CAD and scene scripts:

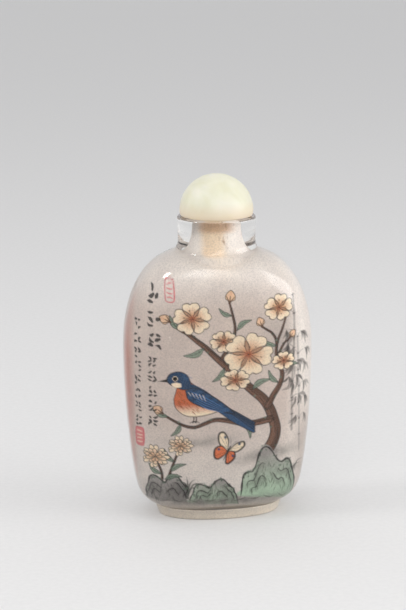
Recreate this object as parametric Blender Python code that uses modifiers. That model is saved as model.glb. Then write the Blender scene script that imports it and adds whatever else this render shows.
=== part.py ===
"""A flattened glass snuff bottle with a round neck, an oval foot and a domed stopper on a cork.

Metres, +Z up. The origin is on the surface that the bottle stands on, under the middle of its foot.
+X is the bottle's width, and its main face looks along -Y.
"""

from math import cos, pi, sin

import bmesh
import bpy

MM = 0.001

# Body of the bottle
BODY_WIDTH = 40.0 * MM
BODY_DEPTH = 23.0 * MM
BELLY_HEIGHT = 36.0 * MM  # where the body is widest
WALL = 2.6 * MM
BODY_SQUARENESS = 2.8  # 2 is an ellipse in plan, and more has flatter faces
WAIST_IN_WIDTH = 3.0 * MM  # how far each side draws in from the belly down to the foot's corner
WAIST_IN_DEPTH = 1.2 * MM

# Neck, lip and bore
NECK_RADIUS = 8.3 * MM
NECK_WAIST = 0.12 * MM  # how far the neck draws in at its middle
NECK_LENGTH = 7.3 * MM  # from the shoulder up to the lip
NECK_SPREAD = 0.25 * MM  # how much wider the neck is where it meets the shoulder
NECK_SPREAD_HEIGHT = 1.2 * MM
LIP_HEIGHT = 64.4 * MM
LIP_ROUNDING = 0.5 * MM
BORE_RADIUS = 3.3 * MM
BORE_STRAIGHT = 1.6 * MM  # length of the even bore under the lip, before it widens
BORE_FLARE = 2.3 * MM  # how much wider the bore is where it opens into the body
THROAT_WALL = 3.0 * MM  # glass over the hollow, beside the neck

# Foot
FOOT_WIDTH = 27.5 * MM
FOOT_DEPTH = 16.6 * MM
FOOT_HEIGHT = 2.3 * MM
FOOT_TAPER = 0.8 * MM
FOOT_ROUNDING = 0.45 * MM
FOOT_RING = 2.4 * MM  # width of the ring that the bottle stands on
FOOT_RECESS = 0.8 * MM
FOOT_SQUARENESS = 2.2
FLOOR_THICKNESS = 2.6 * MM  # glass between the foot's recess and the hollow

# Small steps where the body meets the foot and the neck, and the hollow meets the bore
FOOT_LEDGE = 0.25 * MM
NECK_LEDGE = 0.45 * MM
THROAT_LEDGE = 0.3 * MM

# Stopper
DOME_INSET = 0.55 * MM  # how far the lip stands out past the dome
DOME_GIRDLE = 0.9 * MM  # height of the nearly upright band under the half ball
DOME_DRAW_IN = 0.15 * MM  # how much narrower the girdle is at the lip
DOME_EDGE = 0.3 * MM
CORK_CLEARANCE = 0.3 * MM
CORK_TAPER = 0.25 * MM
CORK_LENGTH = 6.8 * MM
CORK_EDGE = 0.25 * MM
SEAT_GAP = 0.25 * MM  # air between pieces that rest on each other

# How the outlines turn in, as (waist, flatness, sharpness) for eased()
SHOULDER = {"width": (0.0, 2.3, 0.56), "depth": (0.0, 4.2, 0.50)}
SKIRT = {"width": (WAIST_IN_WIDTH, 22.0, 1.0), "depth": (WAIST_IN_DEPTH, 15.0, 1.0)}
CEILING = {"width": (0.0, 2.8, 0.50), "depth": (0.0, 4.4, 0.45)}

RING_POINTS = 60
SHOULDER_RINGS = 11
SKIRT_RINGS = 10
FLARE_RINGS = 4
ROUNDING_STEPS = 3
DOME_ARC_STEPS = 12
DOME_STEPS = 48
CORK_POINTS = 32
OVERLAP = 1.0 * MM  # how far shapes reach into each other before they are joined or cut

GLASS = {"Base Color": (0.86, 0.84, 0.83, 1.0), "Roughness": 0.05, "Metallic": 0.0}
STONE = {"Base Color": (0.90, 0.88, 0.72, 1.0), "Roughness": 0.18, "Metallic": 0.0}
CORK = {"Base Color": (0.62, 0.42, 0.25, 1.0), "Roughness": 0.85, "Metallic": 0.0}


def blended(start, end, share):
    return start + (end - start) * share


def eased(start, end, share, curve):
    """A size that draws in gently from start, then turns in to end, as share goes from 0 to 1."""
    waist, flatness, sharpness = curve
    return end + (start - waist * share**2 - end) * (1.0 - share**flatness) ** sharpness


def section(half_width, half_depth, height, squareness=2.0):
    """One ring of the vessel: a superellipse in plan, counterclockwise from above."""
    points = []
    for i in range(RING_POINTS):
        angle = 2.0 * pi * i / RING_POINTS
        across = abs(cos(angle)) ** (2.0 / squareness)
        along = abs(sin(angle)) ** (2.0 / squareness)
        x = half_width * (across if cos(angle) >= 0 else -across)
        y = half_depth * (along if sin(angle) >= 0 else -along)
        points.append((x, y, height))
    return points


def bulge(belly, end, end_height, end_squareness, count, curve):
    """Rings from the belly to one end of the body, closer together where the outline turns in."""
    rings = []
    for i in range(count + 1):
        share = sin(0.5 * pi * i / count)
        width = eased(belly[0], end[0], share, curve["width"])
        depth = eased(belly[1], end[1], share, curve["depth"])
        squareness = blended(BODY_SQUARENESS, end_squareness, share**5)
        rings.append(section(width, depth, blended(BELLY_HEIGHT, end_height, share), squareness))
    return rings


def rounding(radius):
    """Insets from the side and from the end of a rounded edge, as it runs from the end to the side."""
    turns = [0.5 * pi * i / ROUNDING_STEPS for i in range(ROUNDING_STEPS + 1)]
    return [(radius * (1.0 - sin(turn)), radius * (1.0 - cos(turn))) for turn in turns]


def add_object(name, mesh, collection):
    item = bpy.data.objects.new(name, mesh)
    collection.objects.link(item)
    return item


def add_loft(name, rings, collection):
    """A closed solid through the rings, which run from its lower end to its upper end."""
    mesh = bpy.data.meshes.new(name)
    shell = bmesh.new()
    rows = [[shell.verts.new(point) for point in ring] for ring in rings]
    for lower, upper in zip(rows, rows[1:]):
        for i in range(RING_POINTS):
            j = (i + 1) % RING_POINTS
            shell.faces.new((lower[i], lower[j], upper[j], upper[i]))
    shell.faces.new(list(reversed(rows[0])))
    shell.faces.new(rows[-1])
    shell.to_mesh(mesh)
    shell.free()
    mesh.shade_smooth()
    mesh.set_sharp_from_angle(angle=0.6)
    return add_object(name, mesh, collection)


def add_turned(name, profile, steps, collection):
    """A solid turned about the bottle's axis, from its outline of (radius, height), top to bottom."""
    mesh = bpy.data.meshes.new(name)
    line = bmesh.new()
    points = [line.verts.new((radius, 0.0, height)) for radius, height in profile]
    for upper, lower in zip(points, points[1:]):
        line.edges.new((upper, lower))
    line.to_mesh(mesh)
    line.free()
    item = add_object(name, mesh, collection)
    turned = item.modifiers.new("turned", "SCREW")
    turned.steps = turned.render_steps = steps
    turned.use_merge_vertices = True
    turned.merge_threshold = 0.00001
    turned.use_smooth_shade = True
    return item


def give_finish(item, values):
    """The item's own material, with the values of its finish."""
    material = bpy.data.materials.new(item.name)
    material.use_nodes = True
    shader = material.node_tree.nodes["Principled BSDF"]
    for socket, value in values.items():
        shader.inputs[socket].default_value = value
    material.diffuse_color = values["Base Color"]
    item.data.materials.append(material)


def combine(item, other, operation):
    """Join the other shape to the item or cut it out, and keep the other shape as a guide."""
    step = item.modifiers.new(other.name, "BOOLEAN")
    step.operation = operation
    step.solver = "EXACT"
    step.object = other
    other.hide_render = True
    other.display_type = "WIRE"


def make_neck(neck_base, guides):
    """The round neck with its rounded lip, from the lip down into the shoulder."""
    profile = [(0.0, LIP_HEIGHT)]
    profile += [(NECK_RADIUS - inset, LIP_HEIGHT - drop) for inset, drop in rounding(LIP_ROUNDING)]
    side_top = LIP_HEIGHT - LIP_ROUNDING
    for share in (0.25, 0.5, 0.75):
        profile.append((NECK_RADIUS - NECK_WAIST * sin(pi * share), blended(side_top, neck_base, share)))
    for share in (0.4, 1.0):
        spread = NECK_SPREAD * share**3
        profile.append((NECK_RADIUS + spread, neck_base + NECK_SPREAD_HEIGHT * (1.0 - share)))
    profile.append((NECK_RADIUS + NECK_SPREAD, neck_base - OVERLAP))
    profile.append((0.0, neck_base - OVERLAP))
    return add_turned("neck", profile, RING_POINTS, guides)


def make_bore(throat, guides):
    """The bore: even under the lip, then wider and wider down to the hollow."""
    flare_top = LIP_HEIGHT - BORE_STRAIGHT
    profile = [(0.0, LIP_HEIGHT + OVERLAP), (BORE_RADIUS, LIP_HEIGHT + OVERLAP)]
    for i in range(FLARE_RINGS + 1):
        share = i / FLARE_RINGS
        profile.append((BORE_RADIUS + BORE_FLARE * share**2, blended(flare_top, throat, share)))
    profile.append((BORE_RADIUS + BORE_FLARE, throat - OVERLAP))
    profile.append((0.0, throat - OVERLAP))
    return add_turned("bore", profile, RING_POINTS, guides)


def make_foot(guides):
    """The low oval foot, which widens upwards and is rounded at the edge that it stands on."""
    width, depth = FOOT_WIDTH / 2, FOOT_DEPTH / 2
    rings = []
    for inset, rise in rounding(FOOT_ROUNDING):
        inset += FOOT_TAPER
        rings.append(section(width - inset, depth - inset, rise, FOOT_SQUARENESS))
    rings.append(section(width, depth, FOOT_HEIGHT, FOOT_SQUARENESS))
    rings.append(section(width, depth, FOOT_HEIGHT + OVERLAP, FOOT_SQUARENESS))
    return add_loft("foot", rings, guides)


def make_recess(guides):
    """The shallow hollow under the foot that leaves a ring to stand on."""
    inset = FOOT_TAPER + FOOT_RING
    width, depth = FOOT_WIDTH / 2 - inset, FOOT_DEPTH / 2 - inset
    heights = (-OVERLAP, FOOT_RECESS)
    rings = [section(width, depth, height, FOOT_SQUARENESS) for height in heights]
    return add_loft("foot recess", rings, guides)


def make_hollow(throat, guides):
    """The space inside the body, one wall within its outside."""
    belly = (BODY_WIDTH / 2 - WALL, BODY_DEPTH / 2 - WALL)
    floor = (FOOT_WIDTH / 2 - WALL, FOOT_DEPTH / 2 - WALL)
    mouth = BORE_RADIUS + BORE_FLARE + THROAT_LEDGE
    floor_height = FOOT_RECESS + FLOOR_THICKNESS
    lower = bulge(belly, floor, floor_height, FOOT_SQUARENESS, SKIRT_RINGS, SKIRT)
    upper = bulge(belly, (mouth, mouth), throat, 2.0, SHOULDER_RINGS, CEILING)
    return add_loft("hollow", lower[::-1] + upper[1:], guides)


def make_bottle(collection, guides):
    """The glass vessel: its body, neck and foot in one, less the hollow, the bore and the foot's recess."""
    neck_base = LIP_HEIGHT - NECK_LENGTH
    throat = neck_base - THROAT_WALL
    belly = (BODY_WIDTH / 2, BODY_DEPTH / 2)
    foot_end = (FOOT_WIDTH / 2 - FOOT_LEDGE, FOOT_DEPTH / 2 - FOOT_LEDGE)
    neck_end = NECK_RADIUS + NECK_LEDGE
    skirt = bulge(belly, foot_end, FOOT_HEIGHT, FOOT_SQUARENESS, SKIRT_RINGS, SKIRT)
    shoulder = bulge(belly, (neck_end, neck_end), neck_base, 2.0, SHOULDER_RINGS, SHOULDER)
    bottle = add_loft("glass_bottle", skirt[::-1] + shoulder[1:], collection)
    give_finish(bottle, GLASS)
    combine(bottle, make_neck(neck_base, guides), "UNION")
    combine(bottle, make_foot(guides), "UNION")
    combine(bottle, make_hollow(throat, guides), "DIFFERENCE")
    combine(bottle, make_bore(throat, guides), "DIFFERENCE")
    combine(bottle, make_recess(guides), "DIFFERENCE")


def make_stopper_dome(collection):
    """The polished stone cap: a half ball over a short girdle, resting on the lip."""
    radius = NECK_RADIUS - DOME_INSET
    seat = LIP_HEIGHT + SEAT_GAP
    centre = seat + DOME_GIRDLE
    profile = []
    for i in range(DOME_ARC_STEPS + 1):
        turn = 0.5 * pi * i / DOME_ARC_STEPS
        profile.append((radius * sin(turn), centre + radius * cos(turn)))
    for inset, rise in reversed(rounding(DOME_EDGE)):
        profile.append((radius - DOME_DRAW_IN - inset, seat + rise))
    profile.append((0.0, seat))
    dome = add_turned("stopper_dome", profile, DOME_STEPS, collection)
    give_finish(dome, STONE)


def make_stopper_cork(collection):
    """The tapered cork plug that hangs under the dome, inside the bore."""
    radius = BORE_RADIUS - CORK_CLEARANCE
    mesh = bpy.data.meshes.new("stopper_cork")
    plug = bmesh.new()
    bmesh.ops.create_cone(
        plug,
        cap_ends=True,
        segments=CORK_POINTS,
        radius1=radius - CORK_TAPER,
        radius2=radius,
        depth=CORK_LENGTH,
    )
    plug.to_mesh(mesh)
    plug.free()
    mesh.shade_smooth()
    mesh.set_sharp_from_angle(angle=0.6)
    cork = add_object("stopper_cork", mesh, collection)
    cork.location.z = LIP_HEIGHT - CORK_LENGTH / 2
    give_finish(cork, CORK)
    edges = cork.modifiers.new("worn edges", "BEVEL")
    edges.width = CORK_EDGE
    edges.segments = 2


def main():
    for item in list(bpy.data.objects):
        bpy.data.objects.remove(item)
    collection = bpy.data.collections.new("snuff_bottle")
    guides = bpy.data.collections.new("cutters")
    bpy.context.scene.collection.children.link(collection)
    bpy.context.scene.collection.children.link(guides)
    make_bottle(collection, guides)
    make_stopper_dome(collection)
    make_stopper_cork(collection)


main()
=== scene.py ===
"""A clear glass snuff bottle, frosted and painted on the inside of its wall, with a domed stopper.

Every length is in metres unless a name says mm. +X is the bottle's width, the main face looks along
-Y, and Z is height over the surface that it stands on.
"""

from math import cos, pi, radians, sin

import bmesh
import bpy
import numpy as np
from bpy.props import FloatProperty, FloatVectorProperty, PointerProperty
from mathutils import Matrix, Vector


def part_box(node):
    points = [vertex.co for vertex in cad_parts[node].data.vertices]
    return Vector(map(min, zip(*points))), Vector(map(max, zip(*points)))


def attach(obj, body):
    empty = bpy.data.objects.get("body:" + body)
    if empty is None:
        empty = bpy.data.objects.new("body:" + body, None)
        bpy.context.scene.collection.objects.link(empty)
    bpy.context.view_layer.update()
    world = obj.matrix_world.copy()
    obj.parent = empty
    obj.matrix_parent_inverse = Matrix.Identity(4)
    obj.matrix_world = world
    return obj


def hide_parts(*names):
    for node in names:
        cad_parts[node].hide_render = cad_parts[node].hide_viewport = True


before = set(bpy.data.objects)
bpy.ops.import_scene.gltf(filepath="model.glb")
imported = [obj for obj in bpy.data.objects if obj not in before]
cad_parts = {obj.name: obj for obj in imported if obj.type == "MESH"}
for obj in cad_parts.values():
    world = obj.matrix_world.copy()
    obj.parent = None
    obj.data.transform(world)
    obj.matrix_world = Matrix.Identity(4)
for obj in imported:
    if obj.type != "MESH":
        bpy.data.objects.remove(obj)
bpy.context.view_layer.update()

bl_info = {
    "name": "Painted Glass Snuff Bottle",
    "version": (1, 0, 0),
    "blender": (4, 5, 0),
    "location": "3D View > Sidebar > Snuff Bottle",
    "description": "Makes a flattened glass snuff bottle, painted inside, with its stopper",
    "category": "Add Mesh",
}

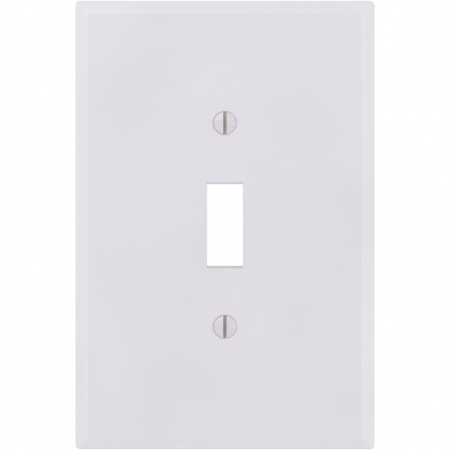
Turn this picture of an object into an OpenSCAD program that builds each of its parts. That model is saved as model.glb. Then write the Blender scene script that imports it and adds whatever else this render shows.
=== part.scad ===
// Oversize one-gang wall plate for a toggle switch, with its two captive mounting screws.
// Millimetres. +Z is up, the front faces -Y, and the wall plane is y = 0. The origin is the plate's
// centre on the wall plane, which the rim of the hollow back rests on.

/* [Plate] */
// Width of the plate
plate_w = 88.9; // [70:0.05:120]
// Height of the plate
plate_h = 133.35; // [114.3:0.05:165]
// Depth from the wall plane to the front face
plate_depth = 6.48; // [5.4:0.02:8]
// Thickness of the front face
face_t = 2.3; // [2:0.05:2.8]
// Thickness of the rim that stands on the wall
rim_t = 2; // [1.4:0.05:2.6]
// Width of the sloping border
bevel_w = 3.9; // [3:0.05:6]
// How far the sloping border falls back from the front face
bevel_drop = 3.4; // [2.4:0.05:4]
// Radius where the front face turns into the sloping border
face_blend_r = 0.8; // [0.2:0.05:1.2]
// Radius where the sloping border turns into the side
edge_blend_r = 0.6; // [0.2:0.05:1]
// Radius of the outline's corners
corner_r = 1.3; // [0.8:0.05:1.8]
// Radius of the fillets inside the hollow back
inside_r = 0.5; // [0.2:0.05:0.8]

/* [Lever opening] */
// Width of the opening for the switch lever
opening_w = 10.65; // [9:0.05:14]
// Height of the opening for the switch lever
opening_h = 24.3; // [20:0.05:30]
// Radius of the rolled lip at the top and bottom of the opening
opening_lip_r = 0.75; // [0.3:0.05:1.2]
// Thickness of the collar round the opening, behind the face
collar_t = 1.5; // [1:0.05:2.5]
// Height of the collar above the back of the face
collar_h = 1.8; // [1:0.05:2]
// Radius of the collar's outer corners
collar_corner_r = 1; // [0.5:0.05:1]

/* [Ribs] */
// Thickness of the stiffening ribs
rib_t = 1.2; // [0.8:0.05:2]
// Height of the ribs above the back of the face
rib_h = 0.9; // [0.6:0.05:1.4]
// Distance of each long rib from the centre line
long_rib_x = 24; // [12:0.5:30]
// Distance of each outer cross rib from the centre of the plate
cross_rib_z = 48; // [42:0.5:52]

/* [Screw holes] */
// Distance between the two screws
screw_spacing = 60.325; // [50:0.005:75]
// Gap between the thread and the wall of its hole
hole_clearance = 0.45; // [0.25:0.05:0.7]
// Wall of the boss round each hole, behind the face
boss_wall = 2.5; // [1.6:0.05:3.5]
// Height of each boss above the back of the face
boss_h = 1; // [0.6:0.05:1.4]

/* [Screws] */
// Major diameter of the thread
thread_d = 3.505; // [2.9:0.005:4.3]
// Diameter of the plain neck under the head
neck_d = 2.9; // [2.4:0.05:2.95]
// Length of the screw from the edge of its head to the tip
screw_length = 12.7; // [10:0.1:25.4]
// Diameter of the head
head_d = 6.7; // [5.6:0.05:8.2]
// Full angle of the head's cone and of its countersink
head_angle = 82; // [80:1:90]
// Height of the domed top above the edge of the head
head_rise = 0.95; // [0.5:0.05:1.4]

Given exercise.
Restate the first line and every line after it, word for word, stopping once the line with "THROAT_LEDGE = 0.3 * MM" is done.

Final result.
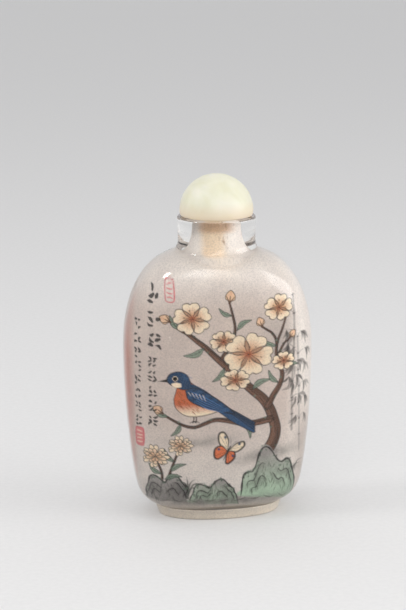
Recreate this object as parametric Blender Python code that uses modifiers. That model is saved as model.glb. Then write the Blender scene script that imports it and adds whatever else this render shows.
=== part.py ===
"""A flattened glass snuff bottle with a round neck, an oval foot and a domed stopper on a cork.

Metres, +Z up. The origin is on the surface that the bottle stands on, under the middle of its foot.
+X is the bottle's width, and its main face looks along -Y.
"""

from math import cos, pi, sin

import bmesh
import bpy

MM = 0.001

# Body of the bottle
BODY_WIDTH = 40.0 * MM
BODY_DEPTH = 23.0 * MM
BELLY_HEIGHT = 36.0 * MM  # where the body is widest
WALL = 2.6 * MM
BODY_SQUARENESS = 2.8  # 2 is an ellipse in plan, and more has flatter faces
WAIST_IN_WIDTH = 3.0 * MM  # how far each side draws in from the belly down to the foot's corner
WAIST_IN_DEPTH = 1.2 * MM

# Neck, lip and bore
NECK_RADIUS = 8.3 * MM
NECK_WAIST = 0.12 * MM  # how far the neck draws in at its middle
NECK_LENGTH = 7.3 * MM  # from the shoulder up to the lip
NECK_SPREAD = 0.25 * MM  # how much wider the neck is where it meets the shoulder
NECK_SPREAD_HEIGHT = 1.2 * MM
LIP_HEIGHT = 64.4 * MM
LIP_ROUNDING = 0.5 * MM
BORE_RADIUS = 3.3 * MM
BORE_STRAIGHT = 1.6 * MM  # length of the even bore under the lip, before it widens
BORE_FLARE = 2.3 * MM  # how much wider the bore is where it opens into the body
THROAT_WALL = 3.0 * MM  # glass over the hollow, beside the neck

# Foot
FOOT_WIDTH = 27.5 * MM
FOOT_DEPTH = 16.6 * MM
FOOT_HEIGHT = 2.3 * MM
FOOT_TAPER = 0.8 * MM
FOOT_ROUNDING = 0.45 * MM
FOOT_RING = 2.4 * MM  # width of the ring that the bottle stands on
FOOT_RECESS = 0.8 * MM
FOOT_SQUARENESS = 2.2
FLOOR_THICKNESS = 2.6 * MM  # glass between the foot's recess and the hollow

# Small steps where the body meets the foot and the neck, and the hollow meets the bore
FOOT_LEDGE = 0.25 * MM
NECK_LEDGE = 0.45 * MM
THROAT_LEDGE = 0.3 * MM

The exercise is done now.